Arbitration Award and Appeals. Judgment upon the arbitrator’s award may be entered in any court with jurisdiction. The arbitrator’s decision regarding any claims will be final and binding, except for any appeal right under FAA. The appealing party will pay the appeal costs. This agreement to arbitrate shall survive any suspension, termination, revocation or closure of the Agreement or your Account, and any bankruptcy to the extent consistent with applicable bankruptcy law.

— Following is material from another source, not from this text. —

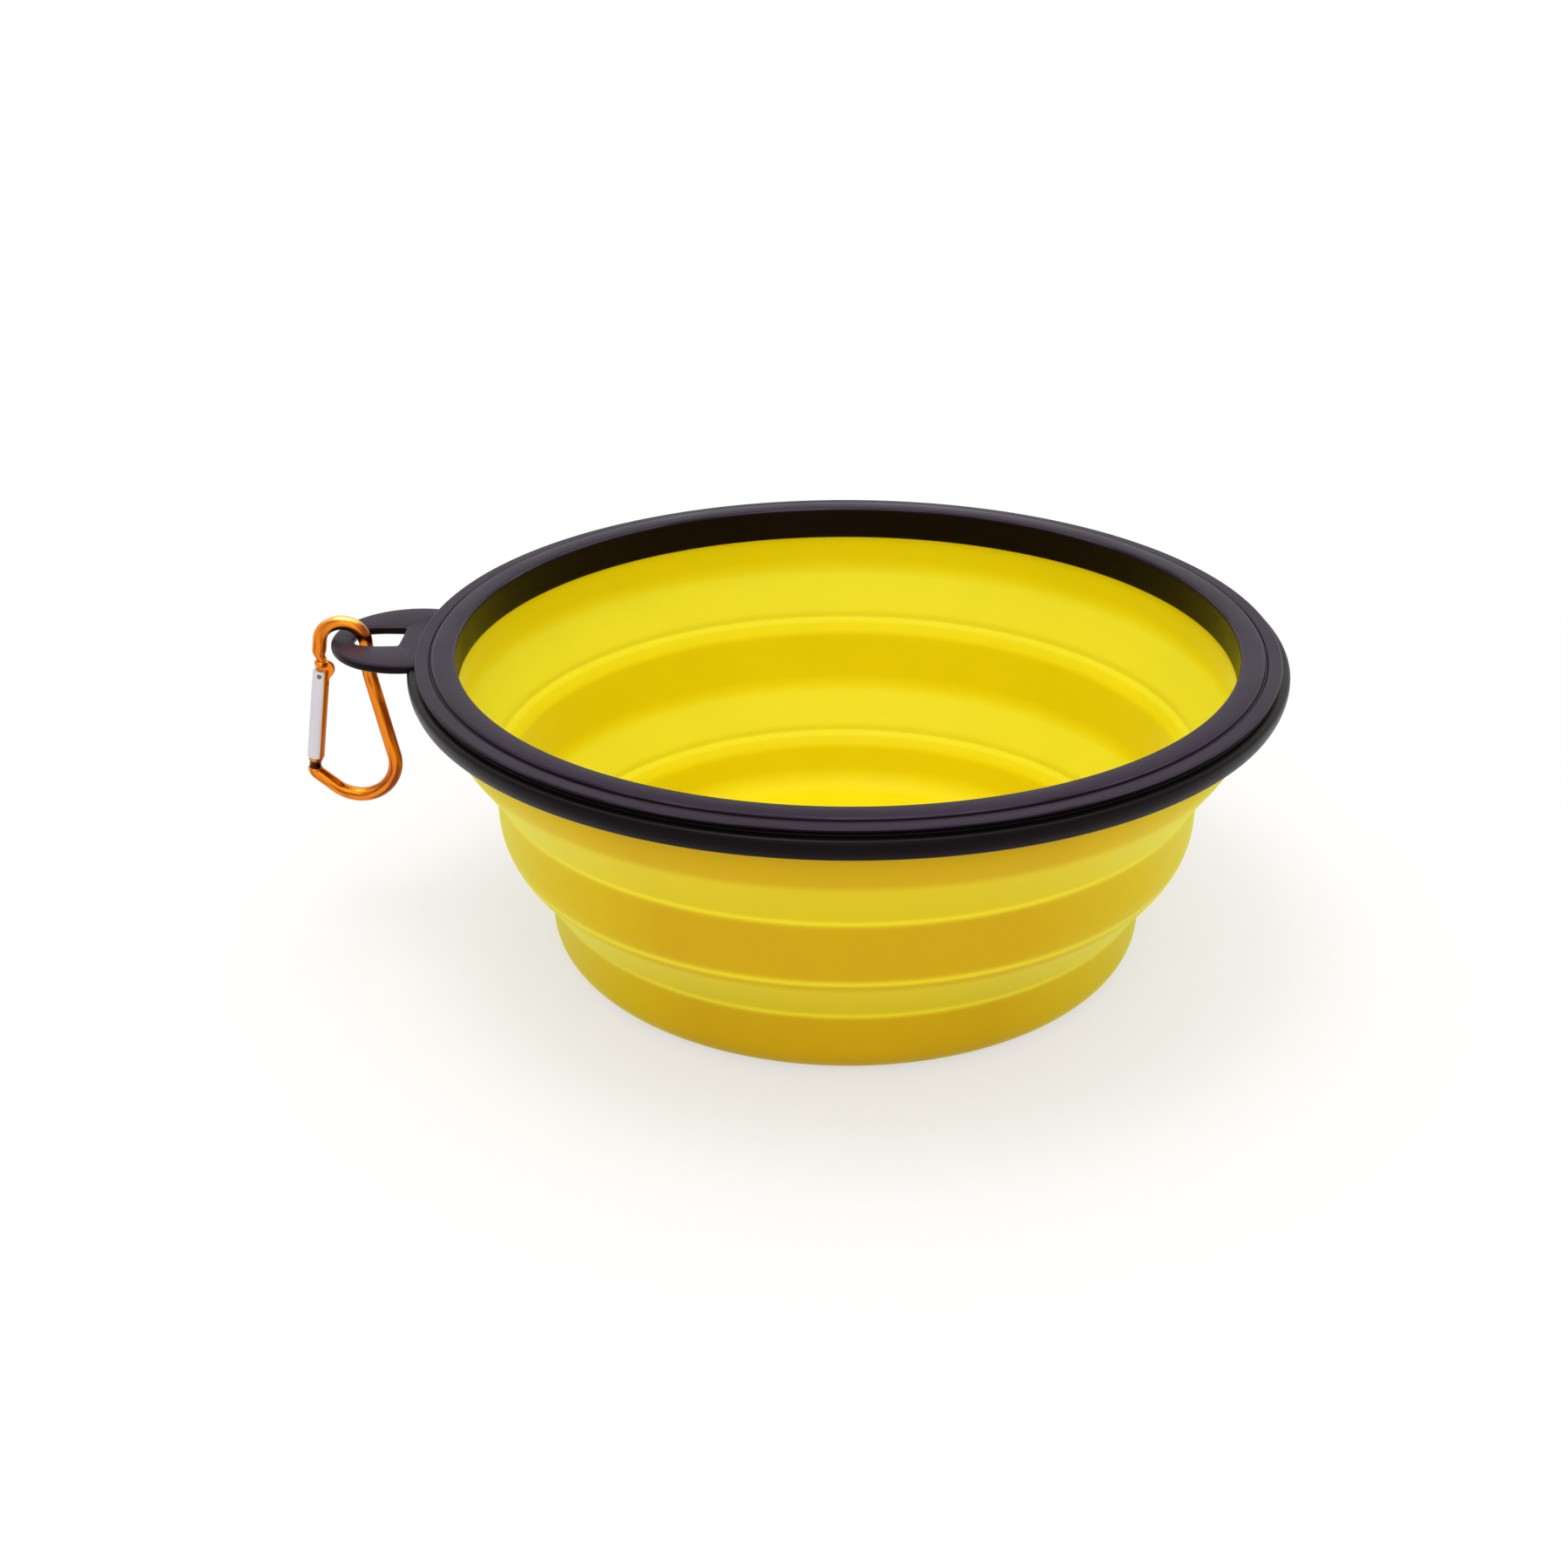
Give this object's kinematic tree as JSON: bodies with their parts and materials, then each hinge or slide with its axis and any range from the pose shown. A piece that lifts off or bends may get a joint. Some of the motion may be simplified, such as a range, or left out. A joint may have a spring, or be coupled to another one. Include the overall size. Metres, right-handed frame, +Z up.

Enforcement of this Provision. If any part of this arbitration provision cannot be enforced, the rest of the arbitration provision will continue to apply. However, an arbitrator cannot enlarge his or her authority over the adjudication of Claims beyond that provided by this arbitration provision by enforcing only part of this arbitration provision. If an arbitrator determines that applicable law requires this arbitration provision to be enforced in a way that would result in greater authority over Claims than otherwise allowed, such as the adjudication of claims on a class or representative basis, then the arbitrator must decline to hear the dispute and shall refer the parties to a court or other body with sufficient authority. In the event of any conflict or inconsistency between this arbitration provision and the Administrator’s rules or other provisions of this Agreement, this arbitration provision will govern.
You and your refer to you, in your capacity as a user of this website and/or a member of the Affinityy Program. We, us, and our refer to Affinityy Inc. and any successor or assignee. Affinityy Program means any program we operate whereby you earn rewards points that may be redeemed from us for one or more services that we specify.